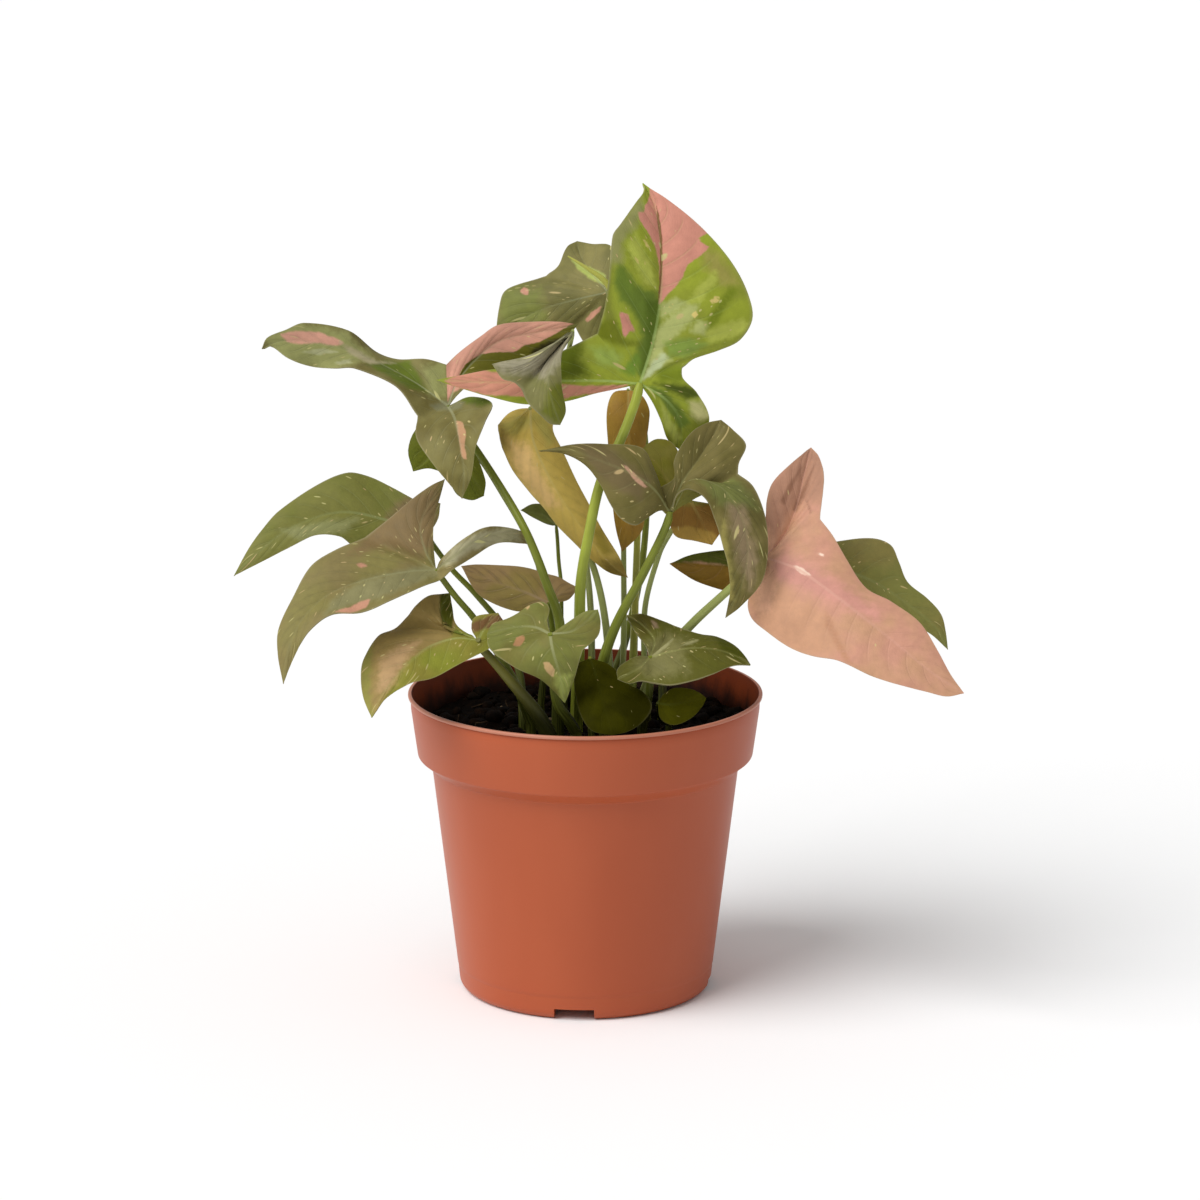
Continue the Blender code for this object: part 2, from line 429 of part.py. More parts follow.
def leaf_blade(name, leaf, collection):
    """A thin leaf: every lobe is lofted from its rib to its two edges."""
    set_back = leaf.get("set_back", 0)

    def place(point):
        return seen(point[0], point[1], point[2] + set_back)

    surface = bmesh.new()
    joint = place(leaf["joint"])
    start = joint
    for lobe in leaf["lobes"]:
        rib = [joint] + [place(point) for point in lobe["rib"]]
        tip = rib[-1]
        end = place(lobe["notch"]) if "notch" in lobe else joint
        near = [start] + [place(point) for point in lobe["near"]] + [tip]
        far = [end] + [place(point) for point in reversed(lobe["far"])] + [tip]
        length = sum((b - a).length for a, b in zip(rib, rib[1:]))
        rows = max(3, round(length / BLADE_STEP))
        half_lobe(surface, rib, near, rows, True)
        half_lobe(surface, rib, far, rows, False)
        start = end
    bmesh.ops.remove_doubles(surface, verts=surface.verts, dist=0.00005)
    bmesh.ops.triangulate(surface, faces=surface.faces)
    mesh = bpy.data.meshes.new(name)
    surface.to_mesh(mesh)
    surface.free()
    mesh.shade_smooth()
    blade = add_object(name, mesh, make_material(name, leaf["colour"], 0.45), collection)
    shell = blade.modifiers.new("Thickness", "SOLIDIFY")
    shell.thickness = BLADE_THICKNESS
    shell.offset = 0
    return blade


def tube(name, points, radii, material, collection):
    """A round tapering stem through the points, closed at both ends."""
    curve = bpy.data.curves.new(name, "CURVE")
    curve.dimensions = "3D"
    curve.bevel_depth = 0.001
    curve.bevel_resolution = 1
    curve.use_fill_caps = True
    spline = curve.splines.new("POLY")
    spline.points.add(len(points) - 1)
    for spot, place, radius in zip(spline.points, points, radii):
        spot.co = (*place, 1)
        spot.radius = radius
    guide = bpy.data.objects.new(name + "_guide", curve)
    bpy.context.scene.collection.objects.link(guide)
    bpy.context.view_layer.update()
    drawn = guide.evaluated_get(bpy.context.evaluated_depsgraph_get())
    mesh = bpy.data.meshes.new_from_object(drawn)
    mesh.name = name
    bpy.data.objects.remove(guide)
    bpy.data.curves.remove(curve)
    shape = bmesh.new()
    shape.from_mesh(mesh)
    bmesh.ops.remove_doubles(shape, verts=shape.verts, dist=0.000005)
    bmesh.ops.recalc_face_normals(shape, faces=shape.faces)
    shape.to_mesh(mesh)
    shape.free()
    mesh.shade_smooth()
    mesh.materials.clear()
    return add_object(name, mesh, material, collection)


def stem_points(route, foot, set_back=0):
    """A smooth route down to the soil, then straight down into its hole."""
    count = len(route)
    route = [(across, up, depth + set_back * (1 - (index / count) ** 2))
             for index, (across, up, depth) in enumerate(route)]
    soil_top = POT_HEIGHT - SOIL_DROP
    ground = Vector((foot[0] / 1000, foot[1] / 1000, soil_top + 0.006))
    guide = [seen(*point) for point in route] + [ground]
    length = sum((b - a).length for a, b in zip(guide, guide[1:]))
    line = smooth_line(guide, max(3, round(length / 0.009)))
    return line + [Vector((ground.x, ground.y, soil_top - STEM_SINK))]


def clearance(blade_tree, centre, direction, radius):
    """Distance from the blade to a stem's round end and to its sides just below."""
    across = direction.orthogonal().normalized() * radius
    other = direction.cross(across)
    nearest = blade_tree.find_nearest(centre)[3]
    for level in (0, 0.0007, 0.0015, 0.0025):
        for turn in range(16):
            angle = 2 * math.pi * turn / 16
            spot = centre + direction * level + across * math.cos(angle) + other * math.sin(angle)
            nearest = min(nearest, blade_tree.find_nearest(spot)[3])
    return nearest


def leaf_stem(name, leaf, blade, collection):
    """A leaf's stem, ending just short of the blade that it carries."""
    line = stem_points([leaf["joint"]] + leaf["stem"], leaf["foot"], leaf.get("set_back", 0))
    top, bottom = leaf["radii"]
    bpy.context.view_layer.update()
    blade_tree = BVHTree.FromObject(blade, bpy.context.evaluated_depsgraph_get())
    direction = (line[1] - line[0]).normalized()
    reach = (line[1] - line[0]).length
    back_off = 0.0004
    while back_off < reach * 0.9:
        if clearance(blade_tree, line[0] + direction * back_off, direction, top / 1000) > GAP:
            break
        back_off += 0.00005
    line[0] += direction * back_off
    steps = len(line) - 1
    radii = [top + (bottom - top) * (step / steps) ** 1.6 for step in range(steps + 1)]
    return tube(name, line, radii, bpy.data.materials["stem_green"], collection)


def turned(name, profile, steps, material, collection):
    """A shape turned about the pot's axis from (radius, height) points."""
    mesh = bpy.data.meshes.new(name)
    outline = bmesh.new()
    corners = [outline.verts.new((radius, 0, height)) for radius, height in profile]
    for first, second in zip(corners, corners[1:]):
        if max(first.co.x, second.co.x) > 0:
            outline.edges.new((first, second))
    if profile[0][0] > 0:
        outline.edges.new((corners[-1], corners[0]))
    outline.to_mesh(mesh)
    outline.free()
    piece = add_object(name, mesh, material, collection)
    screw = piece.modifiers.new("Turn", "SCREW")
    screw.steps = steps
    screw.render_steps = steps
    screw.use_merge_vertices = True
    screw.merge_threshold = 0.00001
    screw.use_smooth_shade = True
    return piece


def cut(piece, cutter):
    difference = piece.modifiers.new("Cut", "BOOLEAN")
    difference.operation = "DIFFERENCE"
    difference.object = cutter
    cutter.hide_render = True
    cutter.display_type = "WIRE"


def block_cutter(name, size, location, angle, collection):
    mesh = bpy.data.meshes.new(name)
    shape = bmesh.new()
    bmesh.ops.create_cube(shape, size=1)
    bmesh.ops.scale(shape, vec=size, verts=shape.verts)
    shape.to_mesh(mesh)
    shape.free()
    block = add_object(name, mesh, None, collection)
    block.location = location
    block.rotation_euler.z = angle
    return block


def rod_cutter(name, radius, low, high, place, sides, collection):
    mesh = bpy.data.meshes.new(name)
    shape = bmesh.new()
    bmesh.ops.create_cone(shape, cap_ends=True, segments=sides, radius1=radius, radius2=radius, depth=high - low)
    shape.to_mesh(mesh)
    shape.free()
    rod = add_object(name, mesh, None, collection)
    rod.location = (place[0], place[1], (low + high) / 2)
    return rod


def corner(centre_radius, centre_height, size, start, end, steps):
    """Points of a rounded corner in the turned profile, angles in degrees."""
    points = []
    for step in range(steps + 1):
        angle = math.radians(start + (end - start) * step / steps)
        points.append((centre_radius + size * math.cos(angle), centre_height + size * math.sin(angle)))
    return points


def band_radius(height):
    """Outer radius of the rim band at a height."""
    share = (POT_HEIGHT - height) / BAND_HEIGHT
    return RIM_RADIUS - 0.0006 + (BAND_FOOT_RADIUS - RIM_RADIUS + 0.0006) * share


def make_pot(collection, cutters):
    band_foot = POT_HEIGHT - BAND_HEIGHT
    shoulder = band_foot - SHOULDER_DROP
    lip = 0.0013
    inner_floor = FLOOR_RAISE + WALL
    profile = [(RIM_RADIUS, POT_HEIGHT), (RIM_RADIUS, POT_HEIGHT - lip)]
    profile += [(band_radius(POT_HEIGHT - lip - 0.0006), POT_HEIGHT - lip - 0.0006)]
    profile += [(BAND_FOOT_RADIUS, band_foot), (BODY_TOP_RADIUS, shoulder)]
    profile += corner(BODY_FOOT_RADIUS - FOOT_CORNER, FOOT_CORNER, FOOT_CORNER, 0, -70, 3)
    profile += [(BODY_FOOT_RADIUS - 0.0036, 0), (BODY_FOOT_RADIUS - 0.0060, 0)]
    profile += [(BODY_FOOT_RADIUS - 0.0066, FLOOR_RAISE), (0.0205, FLOOR_RAISE), (0.0195, 0), (0.0, 0)]
    inside = [(0.0, WALL), (0.0195 - WALL, WALL), (0.0205 - WALL, inner_floor)]
    inside += [(BODY_FOOT_RADIUS - WALL - 0.003, inner_floor), (BODY_FOOT_RADIUS - WALL + 0.0004, inner_floor + 0.004)]
    inside += [(BODY_TOP_RADIUS - WALL, shoulder + 0.0006), (BAND_FOOT_RADIUS - WALL - 0.0004, band_foot + 0.001)]
    inside += [(RIM_RADIUS - WALL, POT_HEIGHT)]
    pot = turned("pot", profile + inside, POT_STEPS, make_material("pot_plastic", POT_COLOUR, 0.38), collection)
    for index in range(FOOT_NOTCHES):
        angle = FOOT_NOTCH_TURN + 2 * math.pi * index / FOOT_NOTCHES
        reach = BODY_FOOT_RADIUS - 0.002
        place = (reach * math.cos(angle), reach * math.sin(angle), FOOT_NOTCH_HEIGHT / 2 - 0.0005)
        size = (0.014, FOOT_NOTCH_WIDTH, FOOT_NOTCH_HEIGHT + 0.001)
        cut(pot, block_cutter(f"foot_notch_{index}", size, place, angle, cutters))
    for index in range(DRAIN_HOLES):
        angle = 2 * math.pi * (index + 0.5) / DRAIN_HOLES
        place = (DRAIN_RING_RADIUS * math.cos(angle), DRAIN_RING_RADIUS * math.sin(angle))
        rod = rod_cutter(f"drain_{index}", DRAIN_HOLE_RADIUS, 0.001, 0.009, place, 12, cutters)
        cut(pot, rod)
    return pot


def make_soil(collection, cutters, feet):
    """Peat up to just under the rim, lumpy on top, with a plain hole for each stem."""
    top = POT_HEIGHT - SOIL_DROP
    band_foot = POT_HEIGHT - BAND_HEIGHT
    clear = WALL + GAP
    edge = BAND_FOOT_RADIUS + (top - band_foot) * 0.1 - clear - 0.0012
    rings = 9
    profile = [(0.0, top)]
    profile += [(edge * ring / rings, top) for ring in range(1, rings)]
    profile += [(edge, top - 0.001), (BAND_FOOT_RADIUS - clear - 0.0013, band_foot + 0.0025)]
    profile += [(BODY_TOP_RADIUS - clear - 0.0006, band_foot - SHOULDER_DROP)]
    floor = FLOOR_RAISE + clear
    profile += [(BODY_FOOT_RADIUS - clear - 0.0006, floor + 0.0055), (BODY_FOOT_RADIUS - clear - 0.004, floor)]
    profile += [(0.0, floor)]
    turning = turned("soil_turning", profile, 44, None, cutters)
    bpy.context.view_layer.update()
    drawn = turning.evaluated_get(bpy.context.evaluated_depsgraph_get())
    mesh = bpy.data.meshes.new_from_object(drawn)
    bpy.data.objects.remove(turning)
    mesh.name = "soil"
    for vert in mesh.vertices:
        inward = min(1.0, (edge - math.hypot(vert.co.x, vert.co.y)) / 0.006)
        if vert.co.z > top - 0.0005 and inward > 0:
            lump = noise.noise(vert.co * 75) + 0.6 * noise.noise(vert.co * 190)
            vert.co.z += SOIL_LUMP * lump * inward
    soil = add_object("soil", mesh, make_material("peat", SOIL_COLOUR, 0.95), collection)
    for name, (place, radius) in feet.items():
        low = top - STEM_SINK - GAP
        hole_radius = (radius + GAP) / math.cos(math.pi / 8)
        rod = rod_cutter("hole_" + name, hole_radius, low, top + 0.012, place, 8, cutters)
        rod.rotation_euler.z = math.pi / 8
        cut(soil, rod)
    return soil


def make_plant(collection, cutters):
    feet = {}
    for name, leaf in LEAVES.items():
        blade = leaf_blade(name, leaf, collection)
        leaf_stem(name.replace("leaf", "stem"), leaf, blade, collection)
        feet[name] = ((leaf["foot"][0] / 1000, leaf["foot"][1] / 1000), leaf["radii"][1] / 1000)
    rolled = ROLLED_LEAF
    line = stem_points(rolled["route"], rolled["foot"])
    spread = [rolled["radii"][min(int(step / (len(line) - 1) * len(rolled["radii"])), len(rolled["radii"]) - 1)]
              for step in range(len(line))]
    tube("rolled_leaf", line, spread, make_material("rolled_leaf", rolled["colour"], 0.4), collection)
    feet["rolled_leaf"] = ((rolled["foot"][0] / 1000, rolled["foot"][1] / 1000), spread[-1] / 1000)
    make_soil(collection, cutters, feet)


def main():
    for leftover in list(bpy.data.objects):
        bpy.data.objects.remove(leftover)
    parts = bpy.data.collections.new("arrowhead_plant")
    cutters = bpy.data.collections.new("cutters")
    bpy.context.scene.collection.children.link(parts)
    bpy.context.scene.collection.children.link(cutters)
    make_material("stem_green", STEM_COLOUR, 0.4)
    make_pot(parts, cutters)
    make_plant(parts, cutters)


main()
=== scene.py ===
# Arrowhead plant with three-lobed variegated leaves in a terracotta-coloured nursery pot.
# Metres, +Z up, the pot stands on z = 0 on its own axis.
import math

import bmesh
import bpy
import numpy as np
from mathutils import Matrix, Vector, noise


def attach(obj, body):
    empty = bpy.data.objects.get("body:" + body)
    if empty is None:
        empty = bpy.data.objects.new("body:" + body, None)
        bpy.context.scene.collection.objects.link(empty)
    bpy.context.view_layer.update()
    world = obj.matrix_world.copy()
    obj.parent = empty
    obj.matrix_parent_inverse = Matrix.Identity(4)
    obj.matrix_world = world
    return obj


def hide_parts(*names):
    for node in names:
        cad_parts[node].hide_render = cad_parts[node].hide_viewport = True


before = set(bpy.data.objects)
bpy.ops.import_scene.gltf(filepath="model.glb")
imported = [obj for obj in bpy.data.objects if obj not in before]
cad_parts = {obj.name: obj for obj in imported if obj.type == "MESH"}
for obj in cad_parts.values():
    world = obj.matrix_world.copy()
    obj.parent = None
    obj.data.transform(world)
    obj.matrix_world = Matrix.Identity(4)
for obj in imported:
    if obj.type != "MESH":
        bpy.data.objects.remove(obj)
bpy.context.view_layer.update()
print("frame loaded")

mm = 0.001
# The photograph's view: leaf points are (across, up, depth) in mm from the middle of the pot's rim.
frontView = {"rimHeight": 0.103, "tilt": 13.3, "distance": 1.506, "centre": (0.00498, 0.0308),
             "focalPixels": 4449, "framePixels": 1200, "rimPixel": (585.3, 691.0), "mmPerPixel": 0.3385}

tilt = math.radians(frontView["tilt"])
viewRight = Vector((1, 0, 0))
viewUp = Vector((0, math.sin(tilt), math.cos(tilt)))
viewBack = Vector((0, -math.cos(tilt), math.sin(tilt)))
rimMiddle = Vector((0, 0, frontView["rimHeight"]))
eye = (rimMiddle + viewRight * frontView["centre"][0] + viewUp * frontView["centre"][1]
       + viewBack * frontView["distance"])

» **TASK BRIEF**
In the listing above, reproduce the first line and each one after it through the line that contains "return seen(point[0], point[1], point[2]".

» **TASK SOLUTION**
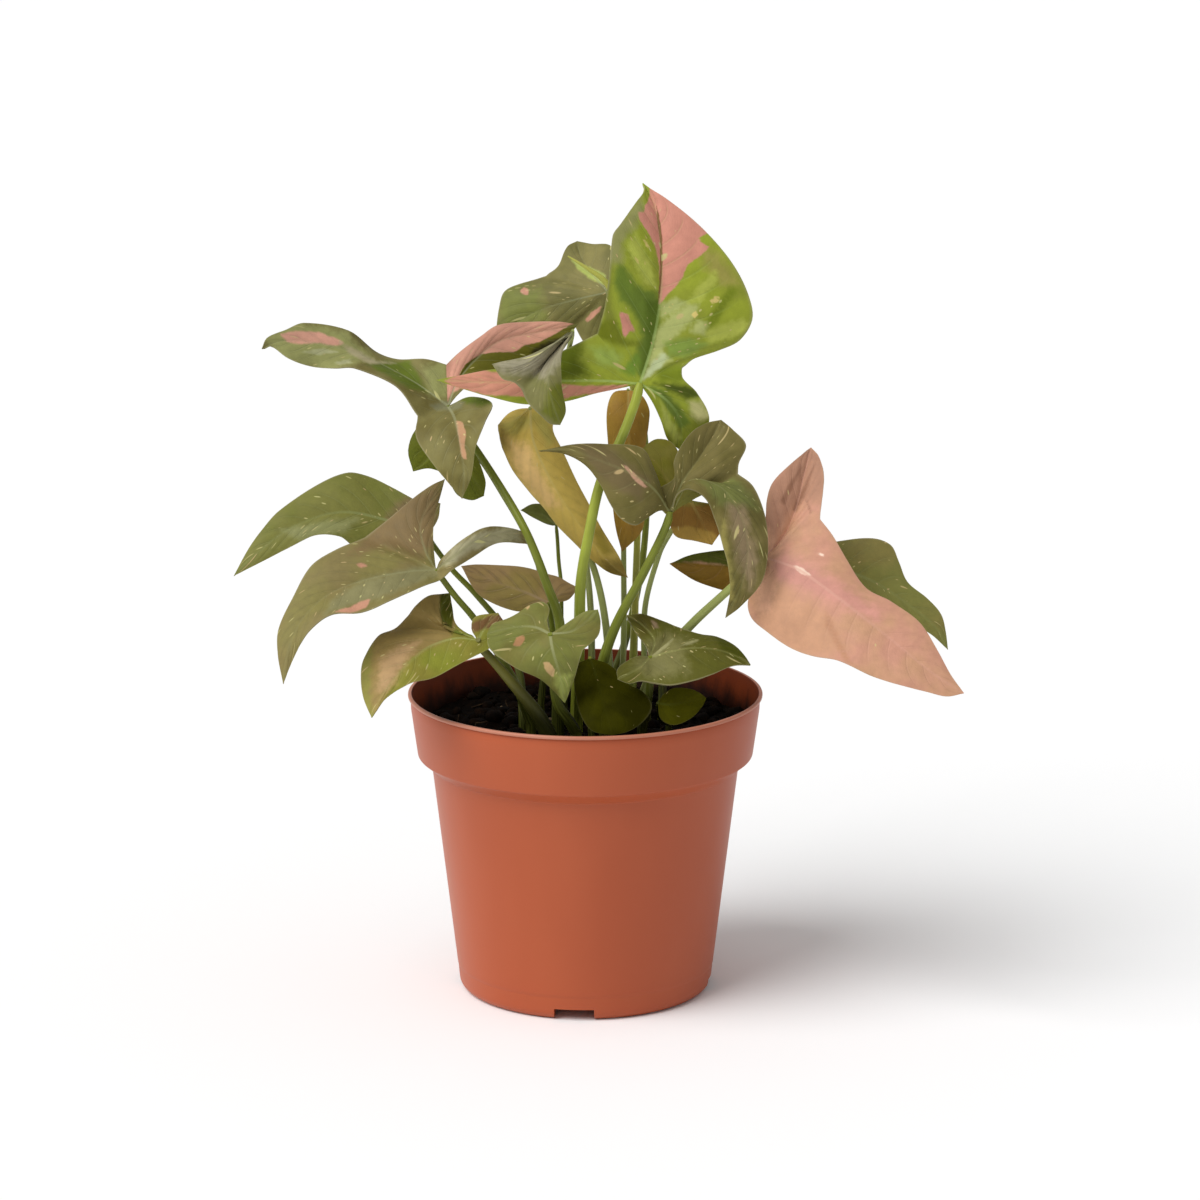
Continue the Blender code for this object: part 2, from line 429 of part.py. More parts follow.
def leaf_blade(name, leaf, collection):
    """A thin leaf: every lobe is lofted from its rib to its two edges."""
    set_back = leaf.get("set_back", 0)

    def place(point):
        return seen(point[0], point[1], point[2] + set_back)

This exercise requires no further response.